Students who participate in Michigan’s increasingly popular schools of choice program are more likely to be black, poor and academically weaker than their peers, indicates new research led by a Michigan State University education scholar.
The study is the first to examine who participates in schools of choice, which was established in the mid-1990s and allows students to attend school districts other than their own. Participation nearly doubled between the 2005-06 and 2012-13 school years, the study finds, even as overall enrollment in Michigan’s K-12 schools declined during that eight-year period.
Interestingly, though, the students who are more apt to enroll in schools of choice are also the students most likely to leave the program, said Joshua Cowen, MSU associate professor of education policy. The Walton Family Foundation and the U.S. Department of Education funded the research.
“Our findings suggest that participation in schools of choice is dynamic: to choose is not necessarily to stay,” said Cowen, lead investigator on the study. “One practical result of the schools of choice program is that school district borders were opened to students who are more mobile in the first place.”
Most states offer some form of schools of choice, which – like charter schools and voucher programs – is seen partially as a way to offer high-quality education to poor, disadvantaged students. School choice continues to be a controversial issue among scholars, policymakers and the public alike.

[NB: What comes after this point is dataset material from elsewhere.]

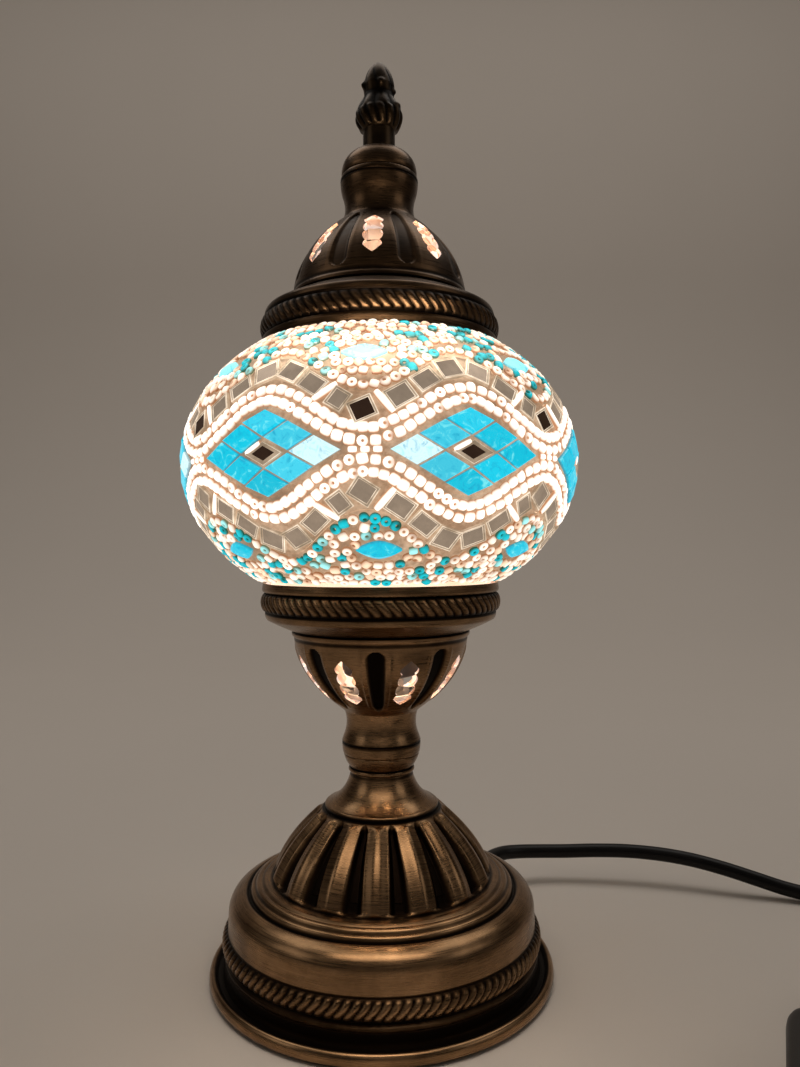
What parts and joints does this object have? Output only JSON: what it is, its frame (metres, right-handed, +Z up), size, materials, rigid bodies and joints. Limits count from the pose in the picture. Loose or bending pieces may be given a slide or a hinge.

In Michigan, the number of students in schools of choice increased from 66,560 in 2005-06 to 115,209 in 2012-13 – a 42 percent spike. Schools of choice enrollment also accounted for a larger percentage of the state’s overall student population, rising from just 3.7 percent of 1.8 million students in 2005-06, to 7.1 percent of 1.6 million students in 2012-13.
The study examined schools of choice participants based on race; income levels as measured by free and reduced lunch participation; and performance on statewide math and reading exams.
Cowen said the study does not estimate the effect of schools of choice on changes in student achievement or draw conclusions about potential racial segregation in school districts. Future research will explore those areas.